Brand Protection Software: The Overlooked Tool Every Brand Should Use

Best practices in price monitoring 26.9.2025. Reading Time: 4 minutes

Brand protection software is used for monitoring trademark violations, brand mentions, unauthorized marketplace listings, and even setting up anti-piracy measures. In the background the majority of these tools work by crawling different websites (e.g. marketplaces, social media, app stores, etc.) and then collect evidence and generate various reports. 

However, more and more, brands have begun to realize that protecting their value and upholding their image in their customers’ eyes is also tightly related to their pricing policy. Or, to be more precise, how consistently their resellers implement it. This is why price monitoring tools that can monitor for minimum advertised price (MAP) violations are starting to be considered as one additional subtype of brand protection software.

But how do MAP monitoring tools actually help brands uphold their value? Let’s take a look.

The underrecognized lever: MAP monitoring as brand protection

MAP policies define the lowest price a reseller may advertise. They do not set the price a reseller must sell at. MAP exists to prevent a public race to the bottom that erodes perceived value and triggers channel conflict.

It is important not to confuse MAP with MSRP (Manufacturer’s Suggested Retail Price). MAP is most often a contractual limit on how low a product can be advertised for, whereas MSRP is in a large majority of cases, nothing more than a suggestion.

When it comes to MAP violations, though, they are a slow way to erode a brand. Exactly because it’s slow, it usually goes “under the radar” of many brands. This is especially true for those brands that do not utilize a brand protection software of any kind.

Persistent under-MAP ads signal “this brand is cheap,” confuse customers, anger compliant partners, and invite grey-market arbitrage. That is classic brand risk, not just a pricing nuisance. Treating MAP compliance as a brand-protection problem closes the loop between equity, trust, and revenue.

5 reasons to use MAP monitoring as part of brand protection

Protect brand equity and positioning

A stable public price floor preserves perceived quality. It keeps your premium narrative credible and avoids teaching customers to wait for a perpetual deal.

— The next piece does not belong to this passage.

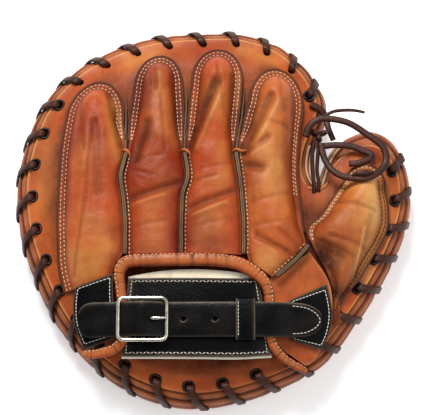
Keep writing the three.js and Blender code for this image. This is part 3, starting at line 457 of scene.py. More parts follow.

Prevent channel conflict and churn

Compliant partners leave when they cannot compete with rogue ads. Fast detection and consistent enforcement keep honest resellers invested in your line.

Cut margin erosion and price wars at the root

One under-MAP ad often triggers a cascade across the channel. Early alerts stop copycat repricing before it propagates to marketplaces and comparison engines.

Create enforceable, auditable leverage

Evidence packs, violation histories, and resolution SLAs turn awkward conversations into an objective process. You gain grounds to restrict supply, withhold MDF, or adjust tiers.

Quantify impact and improve decisions

Reporting links violations to Buy Box loss, gross margin, and brand search CTR. You can prioritize high-impact SKUs, refine policy, and target education where it moves revenue.

MAP enforcement as a method of brand protection in practice

MAP enforcement only makes sense if you know the price your customers actually see. Price monitoring tools look for that price across stores and ads, match it to the right product, and save proof. If a price is advertised below MAP, they flag it and send it to the right person. Here are the key steps in this process.

Data acquisition at scale

Brand protection software (or tool) checks where customers see your prices: retailer sites, marketplaces, Shopping ads, social ads, and comparison engines. It collects for each SKU across countries, currencies, and devices, and repeats on a schedule so short-lived promos are not missed. It also grabs proof at the moment of capture, like screenshots and the HTML around the price.

Detection logic that handles obfuscation

Many sellers hide the real price. Brand protection software follows the same steps a shopper would: opens the page, applies visible coupons, adds to cart, and continues to checkout if needed. It can strikethroughs, “price in cart,” auto-applied discounts, rebates, and shipping that quietly lowers the total. For bundles and multi-packs, it calculates a per-unit price.

Alerting and workflow

When a violation is found, it is routed to the right owner by reseller, region, or account. High-impact SKUs and repeat offenders can trigger priority alerts. Duplicates are grouped, and false positives can be snoozed. You get one-click actions: send a friendly notice, file a marketplace claim, or escalate. Every step is logged with timestamps, notes, and evidence so conversations stay factual.

Policy modeling

Your MAP is encoded exactly as you run it in real life: by SKU, region, currency, reseller type, and date range. You can define what “advertised” means for your brand, including feeds and in-cart prices shown without login. Promo exceptions and MAP “holidays” have clear start and end times. There are rules for rounding, VAT or sales tax inclusion, shipping, and per-unit math for bundles. This makes detection fair, consistent, and defensible.

Bottom line

Classic brand protection removes fakes and impersonators. Add MAP monitoring and you also remove the price signals that quietly degrade your brand every day. If you model policy precisely, detect the real tactics sellers use, and enforce consistently with evidence, MAP becomes one of the most effective brand-protection controls you have.